The inventory did not answer that question. Nor did it answer why the anthrax mailer chose AMI or one of its tabloid publications. During more than 550 trips, FBI agents scoured the 70,000-square-foot building for business records that could explain why the building was a target.

AMI spokesman Gerald McKelvey said the inventory is part of routine procedure after buildings are searched under warrant. Using new technology to trace the path of spores and find clusters, FBI agents searched mail, packages, desks, briefcases, bags, file cabinets and any other kind of containers.

"They were obviously concentrating on the mailroom and anything that came through the mail," he said. "It's not surprising."

Before the building was quarantined Oct. 7, thousands of pieces of mail were processed daily.

Two vacuum samples and six carpet samples were also taken from the mailroom. Other samples came from air filters and air monitors.
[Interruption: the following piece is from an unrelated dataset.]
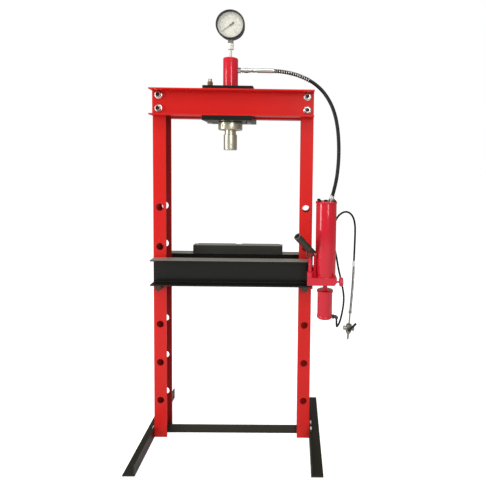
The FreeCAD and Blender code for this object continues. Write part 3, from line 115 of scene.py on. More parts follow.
# Tone: a slow, faint change of shade over a surface, as any coat or hide of metal has.
tone, tone_in, tone_out = effect(
    "uneven tone",
    [("Colour", "Color", None), ("Amount", "Float", 0.1), ("Scale", "Float", 6.0)],
    [("Colour", "Color")],
)
place = put(tone, "ShaderNodeTexCoord")
cloud = put(
    tone, "ShaderNodeTexNoise",
    [("Vector", place.outputs["Object"]), ("Scale", tone_in.outputs["Scale"]), ("Detail", 4.0)],
)
swing = put(tone, "ShaderNodeMath", [(0, cloud.outputs["Fac"]), (1, 0.5)], operation="SUBTRACT")
swing = put(
    tone, "ShaderNodeMath", [(0, swing.outputs[0]), (1, tone_in.outputs["Amount"])], operation="MULTIPLY",
)
swing = put(tone, "ShaderNodeMath", [(0, swing.outputs[0]), (1, 1.0)], operation="ADD")
shade = put(
    tone, "ShaderNodeVectorMath", [(0, tone_in.outputs["Colour"]), ("Scale", swing.outputs[0])],
    operation="SCALE",
)
tone.links.new(shade.outputs[0], tone_out.inputs["Colour"])

# Grain: the fine relief of a surface, as a height and as a change of roughness.
grain, grain_in, grain_out = effect(
    "surface grain",
    [
        ("Stretch", "Vector", (1.0, 1.0, 1.0)), ("Scale", "Float", 300.0), ("Roughness", "Float", 0.4),
        ("Spread", "Float", 0.1),
    ],
    [("Height", "Float"), ("Roughness", "Float")],
)
place = put(grain, "ShaderNodeTexCoord")
pull = put(
    grain, "ShaderNodeVectorMath", [(0, place.outputs["Object"]), (1, grain_in.outputs["Stretch"])],
    operation="MULTIPLY",
)
fine = put(
    grain, "ShaderNodeTexNoise",
    [("Vector", pull.outputs[0]), ("Scale", grain_in.outputs["Scale"]), ("Detail", 3.0)],
)
patch = put(
    grain, "ShaderNodeTexNoise", [("Vector", place.outputs["Object"]), ("Scale", 9.0), ("Detail", 5.0)],
)
swing = put(grain, "ShaderNodeMath", [(0, patch.outputs["Fac"]), (1, 0.5)], operation="SUBTRACT")
swing = put(
    grain, "ShaderNodeMath",
    [(0, swing.outputs[0]), (1, grain_in.outputs["Spread"]), (2, grain_in.outputs["Roughness"])],
    operation="MULTIPLY_ADD",
)
grain.links.new(fine.outputs["Fac"], grain_out.inputs["Height"])
grain.links.new(swing.outputs[0], grain_out.inputs["Roughness"])

# Wear: where an edge is rubbed, found from how far a rounded normal leaves the true one.
wear, wear_in, wear_out = effect(
    "edge wear",
    [("Width", "Float", 0.002), ("Amount", "Float", 0.5), ("Scale", "Float", 60.0)],
    [("Mask", "Float")],
)
place = put(wear, "ShaderNodeTexCoord")
round_normal = put(wear, "ShaderNodeBevel", [("Radius", wear_in.outputs["Width"])], samples=4)
true_normal = put(wear, "ShaderNodeNewGeometry")
match = put(
    wear, "ShaderNodeVectorMath", [(0, round_normal.outputs[0]), (1, true_normal.outputs["Normal"])],
    operation="DOT_PRODUCT",
)
edge = put(wear, "ShaderNodeMath", [(0, 1.0), (1, match.outputs["Value"])], operation="SUBTRACT")
chips = put(
    wear, "ShaderNodeTexNoise",
    [("Vector", place.outputs["Object"]), ("Scale", wear_in.outputs["Scale"]), ("Detail", 6.0)],
)
chips = put(wear, "ShaderNodeMath", [(0, chips.outputs["Fac"]), (1, 2.2)], operation="POWER")
edge = put(wear, "ShaderNodeMath", [(0, edge.outputs[0]), (1, chips.outputs[0])], operation="MULTIPLY")
edge = put(wear, "ShaderNodeMath", [(0, edge.outputs[0]), (1, 24.0)], operation="MULTIPLY", use_clamp=True)
edge = put(
    wear, "ShaderNodeMath", [(0, edge.outputs[0]), (1, wear_in.outputs["Amount"])], operation="MULTIPLY",
    use_clamp=True,
)
wear.links.new(edge.outputs[0], wear_out.inputs["Mask"])


def finish(
    name, colour, rough, metal=0.0, coat=0.0, spread=0.1, scale=300.0, stretch=(1, 1, 1), relief=0.1,
    uneven=0.1, worn=0.0, under=(0.3, 0.28, 0.26), shine=0.5,
):
    """One finish: uneven tone, worn edges that show what is under it, and a fine grain."""
    material, tree, principled = shader(name)
    coloured = put(tree, "ShaderNodeGroup", node_tree=tone)
    coloured.inputs["Colour"].default_value = (*colour, 1.0)
    coloured.inputs["Amount"].default_value = uneven
    textured = put(tree, "ShaderNodeGroup", node_tree=grain)
    textured.inputs["Stretch"].default_value = stretch
    textured.inputs["Scale"].default_value = scale
    textured.inputs["Roughness"].default_value = rough
    textured.inputs["Spread"].default_value = spread
    relief_node = put(
        tree, "ShaderNodeBump",
        [("Height", textured.outputs["Height"]), ("Strength", relief), ("Distance", 0.0004)],
    )
    colour_out = coloured.outputs["Colour"]
    if worn:
        rubbed = put(tree, "ShaderNodeGroup", node_tree=wear)
        rubbed.inputs["Amount"].default_value = worn
        mixed = put(tree, "ShaderNodeMix", data_type="RGBA")
        tree.links.new(rubbed.outputs["Mask"], mixed.inputs[0])
        tree.links.new(colour_out, mixed.inputs[6])
        mixed.inputs[7].default_value = (*under, 1.0)
        colour_out = mixed.outputs[2]
    tree.links.new(colour_out, principled.inputs["Base Color"])
    tree.links.new(textured.outputs["Roughness"], principled.inputs["Roughness"])
    tree.links.new(relief_node.outputs["Normal"], principled.inputs["Normal"])
    principled.inputs["Metallic"].default_value = metal
    principled.inputs["Coat Weight"].default_value = coat
    principled.inputs["Specular IOR Level"].default_value = shine
    principled.inputs["Coat Roughness"].default_value = 0.08
    return material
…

Three broom heads and two mop heads were removed as well.

The inventory listed items recovered in the 12-day search, which began with building surveys Aug. 27. McKelvey and Abrams said they do not expect the FBI to return.

Studying spores on collected items may show a connection between anthrax mailed to the New York offices of NBC News anchor Tom Brokaw, the New York Post, and the Washington, D.C., offices of Sens. Patrick Leahy and Tom Daschle.

Abrams, in the meantime, is lobbying for the federal government to take over and decontaminate the building. U.S. Sen. Bill Nelson, D-Fla., is proposing legislation to do just that, and Abrams is pushing for the bill to pass before Congress ends its session in October.